Print the listing below in its entirety, character for character.

Material:

# # # #

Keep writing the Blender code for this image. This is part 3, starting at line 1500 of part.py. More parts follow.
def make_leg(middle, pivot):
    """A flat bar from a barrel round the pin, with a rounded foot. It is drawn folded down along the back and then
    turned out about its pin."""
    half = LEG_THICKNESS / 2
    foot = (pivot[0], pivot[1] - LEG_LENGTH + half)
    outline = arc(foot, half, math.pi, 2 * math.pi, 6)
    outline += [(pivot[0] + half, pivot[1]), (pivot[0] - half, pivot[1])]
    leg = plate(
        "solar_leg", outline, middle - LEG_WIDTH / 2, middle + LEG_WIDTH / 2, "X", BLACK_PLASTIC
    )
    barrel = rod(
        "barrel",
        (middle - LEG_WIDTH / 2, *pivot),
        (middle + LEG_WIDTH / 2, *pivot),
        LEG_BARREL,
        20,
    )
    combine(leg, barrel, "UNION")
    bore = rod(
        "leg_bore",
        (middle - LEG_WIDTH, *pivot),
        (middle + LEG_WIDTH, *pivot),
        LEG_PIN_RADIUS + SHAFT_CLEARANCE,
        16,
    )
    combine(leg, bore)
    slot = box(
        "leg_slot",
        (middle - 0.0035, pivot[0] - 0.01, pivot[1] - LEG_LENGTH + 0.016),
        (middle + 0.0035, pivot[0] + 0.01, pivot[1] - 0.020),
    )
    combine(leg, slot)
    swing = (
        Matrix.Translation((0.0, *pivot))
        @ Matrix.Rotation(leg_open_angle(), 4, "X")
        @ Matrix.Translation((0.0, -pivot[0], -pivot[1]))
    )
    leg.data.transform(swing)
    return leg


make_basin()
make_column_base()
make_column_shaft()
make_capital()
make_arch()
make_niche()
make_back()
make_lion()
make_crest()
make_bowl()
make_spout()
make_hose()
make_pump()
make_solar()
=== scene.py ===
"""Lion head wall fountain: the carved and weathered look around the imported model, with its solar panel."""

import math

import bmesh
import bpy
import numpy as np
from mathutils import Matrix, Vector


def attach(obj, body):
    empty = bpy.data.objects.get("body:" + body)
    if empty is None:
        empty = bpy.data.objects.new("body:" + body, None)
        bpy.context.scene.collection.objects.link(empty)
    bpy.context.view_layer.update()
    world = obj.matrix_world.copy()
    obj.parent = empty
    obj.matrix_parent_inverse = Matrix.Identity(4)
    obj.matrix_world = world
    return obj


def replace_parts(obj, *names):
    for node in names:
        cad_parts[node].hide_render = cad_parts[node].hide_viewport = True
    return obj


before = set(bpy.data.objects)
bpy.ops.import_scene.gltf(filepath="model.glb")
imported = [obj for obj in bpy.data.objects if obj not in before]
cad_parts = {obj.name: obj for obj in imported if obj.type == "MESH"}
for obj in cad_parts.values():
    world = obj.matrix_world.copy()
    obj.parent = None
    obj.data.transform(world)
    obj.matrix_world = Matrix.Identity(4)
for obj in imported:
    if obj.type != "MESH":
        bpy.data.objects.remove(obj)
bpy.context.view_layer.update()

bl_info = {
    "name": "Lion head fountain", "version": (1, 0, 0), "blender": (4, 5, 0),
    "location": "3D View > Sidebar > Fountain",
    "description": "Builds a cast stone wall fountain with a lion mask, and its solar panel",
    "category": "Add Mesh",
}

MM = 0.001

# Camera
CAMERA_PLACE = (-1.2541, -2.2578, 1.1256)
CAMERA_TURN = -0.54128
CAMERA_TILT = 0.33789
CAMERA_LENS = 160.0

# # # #

Result of the exercise:
Keep writing the Blender code for this image. This is part 3, starting at line 1500 of part.py. More parts follow.
def make_leg(middle, pivot):
    """A flat bar from a barrel round the pin, with a rounded foot. It is drawn folded down along the back and then
    turned out about its pin."""
    half = LEG_THICKNESS / 2
    foot = (pivot[0], pivot[1] - LEG_LENGTH + half)
    outline = arc(foot, half, math.pi, 2 * math.pi, 6)
    outline += [(pivot[0] + half, pivot[1]), (pivot[0] - half, pivot[1])]
    leg = plate(
        "solar_leg", outline, middle - LEG_WIDTH / 2, middle + LEG_WIDTH / 2, "X", BLACK_PLASTIC
    )
    barrel = rod(
        "barrel",
        (middle - LEG_WIDTH / 2, *pivot),
        (middle + LEG_WIDTH / 2, *pivot),
        LEG_BARREL,
        20,
    )
    combine(leg, barrel, "UNION")
    bore = rod(
        "leg_bore",
        (middle - LEG_WIDTH, *pivot),
        (middle + LEG_WIDTH, *pivot),
        LEG_PIN_RADIUS + SHAFT_CLEARANCE,
        16,
    )
    combine(leg, bore)
    slot = box(
        "leg_slot",
        (middle - 0.0035, pivot[0] - 0.01, pivot[1] - LEG_LENGTH + 0.016),
        (middle + 0.0035, pivot[0] + 0.01, pivot[1] - 0.020),
    )
    combine(leg, slot)
    swing = (
        Matrix.Translation((0.0, *pivot))
        @ Matrix.Rotation(leg_open_angle(), 4, "X")
        @ Matrix.Translation((0.0, -pivot[0], -pivot[1]))
    )
    leg.data.transform(swing)
    return leg


make_basin()
make_column_base()
make_column_shaft()
make_capital()
make_arch()
make_niche()
make_back()
make_lion()
make_crest()
make_bowl()
make_spout()
make_hose()
make_pump()
make_solar()
=== scene.py ===
"""Lion head wall fountain: the carved and weathered look around the imported model, with its solar panel."""

import math

import bmesh
import bpy
import numpy as np
from mathutils import Matrix, Vector


def attach(obj, body):
    empty = bpy.data.objects.get("body:" + body)
    if empty is None:
        empty = bpy.data.objects.new("body:" + body, None)
        bpy.context.scene.collection.objects.link(empty)
    bpy.context.view_layer.update()
    world = obj.matrix_world.copy()
    obj.parent = empty
    obj.matrix_parent_inverse = Matrix.Identity(4)
    obj.matrix_world = world
    return obj


def replace_parts(obj, *names):
    for node in names:
        cad_parts[node].hide_render = cad_parts[node].hide_viewport = True
    return obj


before = set(bpy.data.objects)
bpy.ops.import_scene.gltf(filepath="model.glb")
imported = [obj for obj in bpy.data.objects if obj not in before]
cad_parts = {obj.name: obj for obj in imported if obj.type == "MESH"}
for obj in cad_parts.values():
    world = obj.matrix_world.copy()
    obj.parent = None
    obj.data.transform(world)
    obj.matrix_world = Matrix.Identity(4)
for obj in imported:
    if obj.type != "MESH":
        bpy.data.objects.remove(obj)
bpy.context.view_layer.update()

bl_info = {
    "name": "Lion head fountain", "version": (1, 0, 0), "blender": (4, 5, 0),
    "location": "3D View > Sidebar > Fountain",
    "description": "Builds a cast stone wall fountain with a lion mask, and its solar panel",
    "category": "Add Mesh",
}

MM = 0.001

# Camera
CAMERA_PLACE = (-1.2541, -2.2578, 1.1256)
CAMERA_TURN = -0.54128
CAMERA_TILT = 0.33789
CAMERA_LENS = 160.0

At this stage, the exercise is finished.